--- DIRECTIVE ---
Print the lines beginning with the one that contains "Recreate this object" and ending with the one that contains "# Driving dimensions", exactly, both included, and no other lines.

::: RECORDS FOR THE TASK

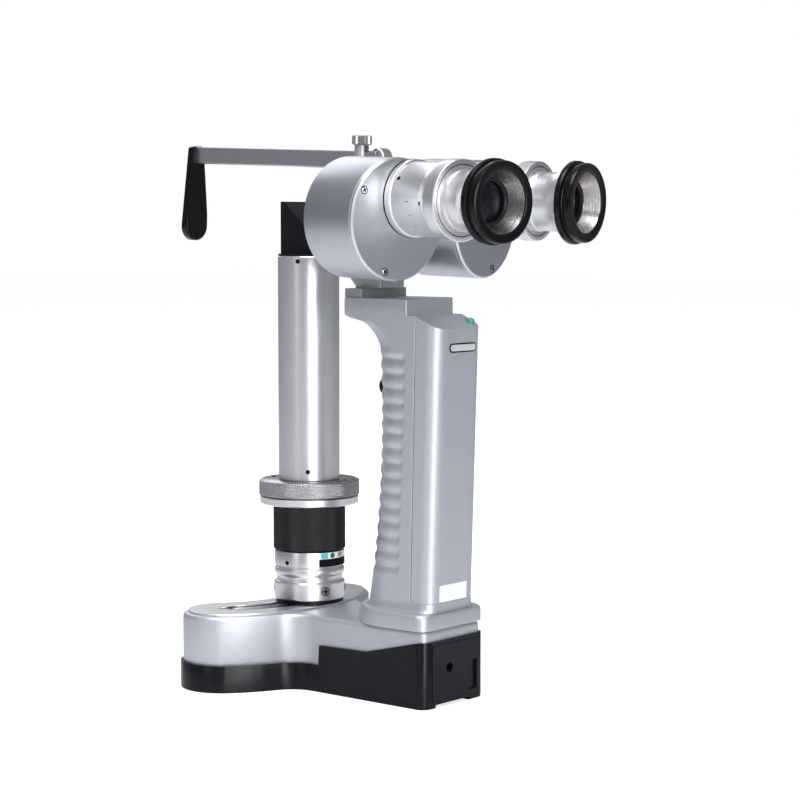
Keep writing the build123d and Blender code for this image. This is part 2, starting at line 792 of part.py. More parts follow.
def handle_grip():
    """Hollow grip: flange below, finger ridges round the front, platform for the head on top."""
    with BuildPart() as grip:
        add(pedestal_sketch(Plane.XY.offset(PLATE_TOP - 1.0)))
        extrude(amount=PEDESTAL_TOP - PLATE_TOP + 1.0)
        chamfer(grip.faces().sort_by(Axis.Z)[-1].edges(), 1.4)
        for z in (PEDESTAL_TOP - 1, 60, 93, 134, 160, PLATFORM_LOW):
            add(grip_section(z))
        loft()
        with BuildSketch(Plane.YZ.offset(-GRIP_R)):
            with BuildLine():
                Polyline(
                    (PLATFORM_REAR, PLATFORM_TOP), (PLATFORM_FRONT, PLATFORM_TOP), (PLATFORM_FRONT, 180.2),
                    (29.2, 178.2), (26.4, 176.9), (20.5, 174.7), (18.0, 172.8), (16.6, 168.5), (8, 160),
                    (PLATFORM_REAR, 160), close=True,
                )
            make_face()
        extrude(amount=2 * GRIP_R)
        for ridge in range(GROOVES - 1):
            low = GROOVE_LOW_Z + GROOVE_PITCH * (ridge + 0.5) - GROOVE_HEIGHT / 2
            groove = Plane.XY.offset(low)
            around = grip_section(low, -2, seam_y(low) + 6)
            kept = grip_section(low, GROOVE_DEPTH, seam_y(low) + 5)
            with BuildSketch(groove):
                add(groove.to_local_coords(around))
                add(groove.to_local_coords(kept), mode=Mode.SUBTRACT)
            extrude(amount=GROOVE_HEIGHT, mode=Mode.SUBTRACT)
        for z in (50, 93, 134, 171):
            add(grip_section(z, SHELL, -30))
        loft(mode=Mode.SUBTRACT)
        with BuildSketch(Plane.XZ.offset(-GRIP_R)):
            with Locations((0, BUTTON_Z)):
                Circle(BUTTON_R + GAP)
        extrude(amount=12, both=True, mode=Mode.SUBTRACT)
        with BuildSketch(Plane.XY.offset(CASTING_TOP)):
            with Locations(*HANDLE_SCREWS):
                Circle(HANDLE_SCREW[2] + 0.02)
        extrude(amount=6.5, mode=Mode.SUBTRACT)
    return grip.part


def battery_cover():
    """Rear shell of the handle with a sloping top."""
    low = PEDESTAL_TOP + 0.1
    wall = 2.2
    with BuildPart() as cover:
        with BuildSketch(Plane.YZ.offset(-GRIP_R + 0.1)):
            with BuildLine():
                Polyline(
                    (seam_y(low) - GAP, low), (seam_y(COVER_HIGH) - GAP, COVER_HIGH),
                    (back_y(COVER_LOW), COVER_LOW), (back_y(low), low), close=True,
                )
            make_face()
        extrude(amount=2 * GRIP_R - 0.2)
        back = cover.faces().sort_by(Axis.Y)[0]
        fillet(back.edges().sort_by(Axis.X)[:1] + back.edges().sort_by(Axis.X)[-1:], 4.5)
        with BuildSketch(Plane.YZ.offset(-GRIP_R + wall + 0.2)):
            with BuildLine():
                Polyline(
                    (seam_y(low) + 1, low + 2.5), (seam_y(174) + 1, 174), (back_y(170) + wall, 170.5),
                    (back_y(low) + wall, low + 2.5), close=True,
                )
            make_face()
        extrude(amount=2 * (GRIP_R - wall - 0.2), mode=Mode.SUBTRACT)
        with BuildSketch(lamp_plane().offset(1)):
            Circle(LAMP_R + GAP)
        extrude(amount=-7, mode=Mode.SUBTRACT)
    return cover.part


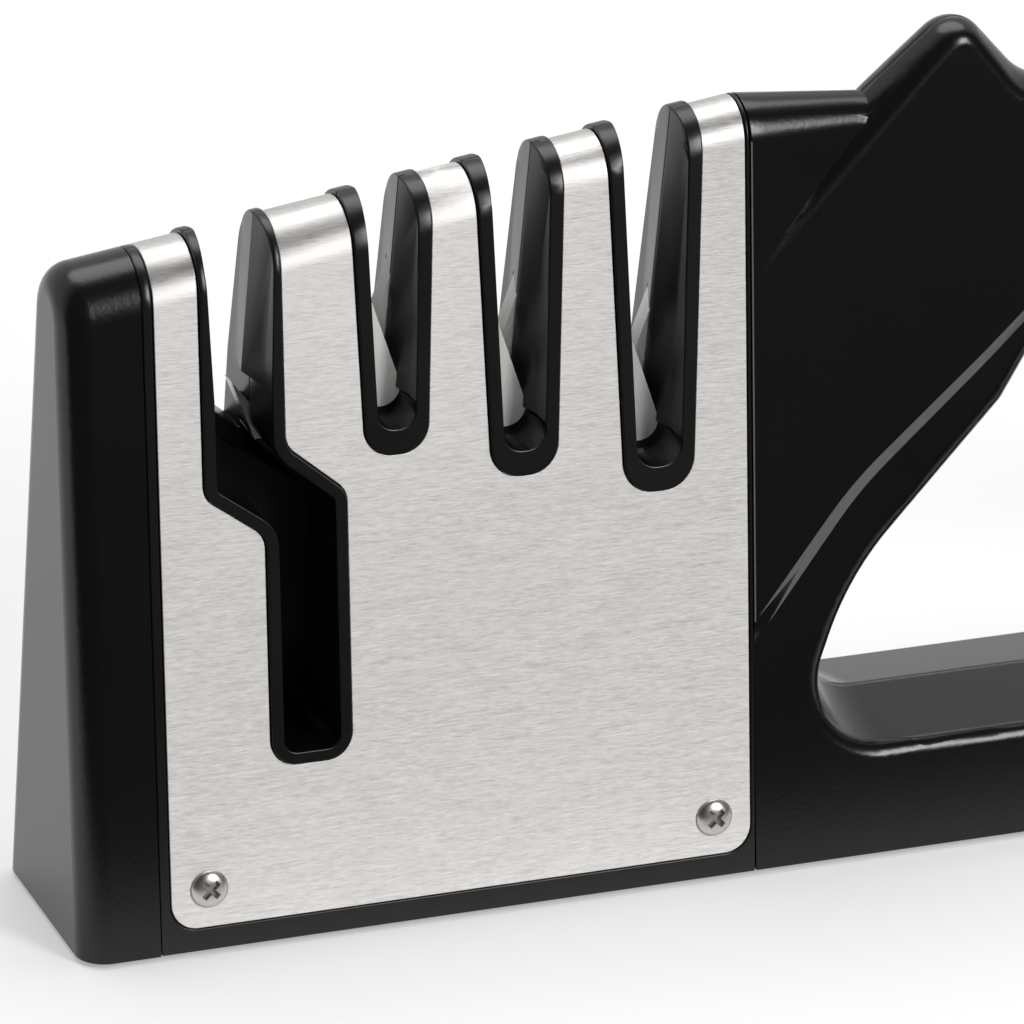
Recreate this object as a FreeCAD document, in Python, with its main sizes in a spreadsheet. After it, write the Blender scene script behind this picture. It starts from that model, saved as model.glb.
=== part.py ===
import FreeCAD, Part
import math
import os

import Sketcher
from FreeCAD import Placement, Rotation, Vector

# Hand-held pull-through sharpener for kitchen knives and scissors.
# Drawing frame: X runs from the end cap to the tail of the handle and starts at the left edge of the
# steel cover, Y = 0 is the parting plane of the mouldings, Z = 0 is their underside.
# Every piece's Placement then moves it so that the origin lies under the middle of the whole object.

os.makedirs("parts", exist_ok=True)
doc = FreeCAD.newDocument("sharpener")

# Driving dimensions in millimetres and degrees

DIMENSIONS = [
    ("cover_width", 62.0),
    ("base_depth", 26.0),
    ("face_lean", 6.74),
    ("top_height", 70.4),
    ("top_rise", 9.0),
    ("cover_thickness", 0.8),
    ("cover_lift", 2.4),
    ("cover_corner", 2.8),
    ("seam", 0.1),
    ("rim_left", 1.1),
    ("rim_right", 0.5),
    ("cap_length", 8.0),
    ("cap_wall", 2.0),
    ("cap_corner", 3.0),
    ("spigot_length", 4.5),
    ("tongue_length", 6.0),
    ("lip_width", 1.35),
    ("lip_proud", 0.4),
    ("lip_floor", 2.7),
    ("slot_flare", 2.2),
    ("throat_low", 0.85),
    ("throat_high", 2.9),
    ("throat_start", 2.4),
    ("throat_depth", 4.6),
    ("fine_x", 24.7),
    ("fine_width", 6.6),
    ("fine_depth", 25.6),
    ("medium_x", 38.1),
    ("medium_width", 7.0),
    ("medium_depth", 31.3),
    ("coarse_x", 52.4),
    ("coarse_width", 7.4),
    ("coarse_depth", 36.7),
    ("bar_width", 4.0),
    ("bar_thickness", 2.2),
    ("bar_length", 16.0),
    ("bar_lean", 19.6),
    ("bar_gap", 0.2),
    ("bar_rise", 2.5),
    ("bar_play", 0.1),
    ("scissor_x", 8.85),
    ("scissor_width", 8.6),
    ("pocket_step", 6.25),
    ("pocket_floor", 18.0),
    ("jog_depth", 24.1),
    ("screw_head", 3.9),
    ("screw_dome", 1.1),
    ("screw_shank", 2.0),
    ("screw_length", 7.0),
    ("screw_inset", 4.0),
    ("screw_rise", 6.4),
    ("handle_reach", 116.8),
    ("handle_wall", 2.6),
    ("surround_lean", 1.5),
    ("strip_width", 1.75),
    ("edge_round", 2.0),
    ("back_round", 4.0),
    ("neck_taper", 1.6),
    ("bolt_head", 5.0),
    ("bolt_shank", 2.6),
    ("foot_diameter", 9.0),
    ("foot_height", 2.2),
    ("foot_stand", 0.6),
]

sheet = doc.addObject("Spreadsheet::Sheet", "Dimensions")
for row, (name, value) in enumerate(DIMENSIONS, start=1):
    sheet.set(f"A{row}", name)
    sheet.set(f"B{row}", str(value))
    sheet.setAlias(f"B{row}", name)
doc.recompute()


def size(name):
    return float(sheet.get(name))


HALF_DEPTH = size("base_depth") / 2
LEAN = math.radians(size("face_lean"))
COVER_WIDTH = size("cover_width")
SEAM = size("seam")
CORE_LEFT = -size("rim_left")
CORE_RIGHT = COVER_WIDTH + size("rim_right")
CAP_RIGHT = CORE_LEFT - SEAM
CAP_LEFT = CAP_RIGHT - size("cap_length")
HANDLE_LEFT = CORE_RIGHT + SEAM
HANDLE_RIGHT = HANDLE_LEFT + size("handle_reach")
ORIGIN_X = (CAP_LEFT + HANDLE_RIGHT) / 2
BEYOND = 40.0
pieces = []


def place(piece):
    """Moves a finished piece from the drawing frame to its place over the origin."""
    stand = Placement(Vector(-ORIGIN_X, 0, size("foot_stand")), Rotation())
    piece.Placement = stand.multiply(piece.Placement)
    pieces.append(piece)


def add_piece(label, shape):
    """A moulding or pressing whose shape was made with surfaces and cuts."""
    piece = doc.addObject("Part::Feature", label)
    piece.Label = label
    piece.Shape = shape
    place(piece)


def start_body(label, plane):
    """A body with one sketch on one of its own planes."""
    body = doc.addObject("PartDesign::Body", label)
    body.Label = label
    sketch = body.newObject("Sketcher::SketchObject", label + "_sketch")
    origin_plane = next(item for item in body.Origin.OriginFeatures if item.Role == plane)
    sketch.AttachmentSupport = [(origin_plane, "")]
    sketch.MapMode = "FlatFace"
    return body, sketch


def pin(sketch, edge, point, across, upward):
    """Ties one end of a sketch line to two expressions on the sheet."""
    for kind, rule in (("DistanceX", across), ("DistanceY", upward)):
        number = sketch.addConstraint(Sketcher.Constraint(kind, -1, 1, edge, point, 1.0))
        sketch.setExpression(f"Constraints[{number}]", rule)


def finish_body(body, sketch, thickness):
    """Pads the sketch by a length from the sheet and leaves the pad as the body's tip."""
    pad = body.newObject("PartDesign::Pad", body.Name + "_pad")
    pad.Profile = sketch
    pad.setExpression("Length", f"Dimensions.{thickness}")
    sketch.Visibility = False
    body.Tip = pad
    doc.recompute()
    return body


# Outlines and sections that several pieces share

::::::
::: RECORDS FOR THE TASK

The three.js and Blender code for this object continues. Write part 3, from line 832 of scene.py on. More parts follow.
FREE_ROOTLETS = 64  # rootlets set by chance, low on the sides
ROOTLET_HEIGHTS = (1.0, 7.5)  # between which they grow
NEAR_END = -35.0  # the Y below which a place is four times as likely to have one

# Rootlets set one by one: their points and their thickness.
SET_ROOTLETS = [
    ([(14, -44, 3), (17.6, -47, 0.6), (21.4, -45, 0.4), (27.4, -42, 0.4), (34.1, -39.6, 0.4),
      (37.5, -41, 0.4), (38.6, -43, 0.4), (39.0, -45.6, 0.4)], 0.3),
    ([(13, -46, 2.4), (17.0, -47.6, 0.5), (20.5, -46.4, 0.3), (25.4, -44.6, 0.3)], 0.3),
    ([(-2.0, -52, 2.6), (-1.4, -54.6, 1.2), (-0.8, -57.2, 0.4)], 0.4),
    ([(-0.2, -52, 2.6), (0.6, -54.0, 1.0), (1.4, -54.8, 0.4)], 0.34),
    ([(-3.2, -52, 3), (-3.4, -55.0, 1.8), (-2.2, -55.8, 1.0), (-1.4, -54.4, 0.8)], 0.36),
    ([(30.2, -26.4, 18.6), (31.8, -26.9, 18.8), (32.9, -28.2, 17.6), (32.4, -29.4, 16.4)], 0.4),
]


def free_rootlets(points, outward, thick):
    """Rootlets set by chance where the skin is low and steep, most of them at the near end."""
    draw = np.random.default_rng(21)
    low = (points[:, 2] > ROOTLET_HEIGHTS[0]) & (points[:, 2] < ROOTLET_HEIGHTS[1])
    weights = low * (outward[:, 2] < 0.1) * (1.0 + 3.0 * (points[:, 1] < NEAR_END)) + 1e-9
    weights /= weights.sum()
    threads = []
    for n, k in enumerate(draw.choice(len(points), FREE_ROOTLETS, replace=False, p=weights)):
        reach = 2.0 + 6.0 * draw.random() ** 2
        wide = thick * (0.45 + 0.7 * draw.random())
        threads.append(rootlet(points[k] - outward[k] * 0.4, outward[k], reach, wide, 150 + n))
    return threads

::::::

--- RESPONSE ---
Recreate this object as a FreeCAD document, in Python, with its main sizes in a spreadsheet. After it, write the Blender scene script behind this picture. It starts from that model, saved as model.glb.
=== part.py ===
import FreeCAD, Part
import math
import os

import Sketcher
from FreeCAD import Placement, Rotation, Vector

# Hand-held pull-through sharpener for kitchen knives and scissors.
# Drawing frame: X runs from the end cap to the tail of the handle and starts at the left edge of the
# steel cover, Y = 0 is the parting plane of the mouldings, Z = 0 is their underside.
# Every piece's Placement then moves it so that the origin lies under the middle of the whole object.

os.makedirs("parts", exist_ok=True)
doc = FreeCAD.newDocument("sharpener")

# Driving dimensions in millimetres and degrees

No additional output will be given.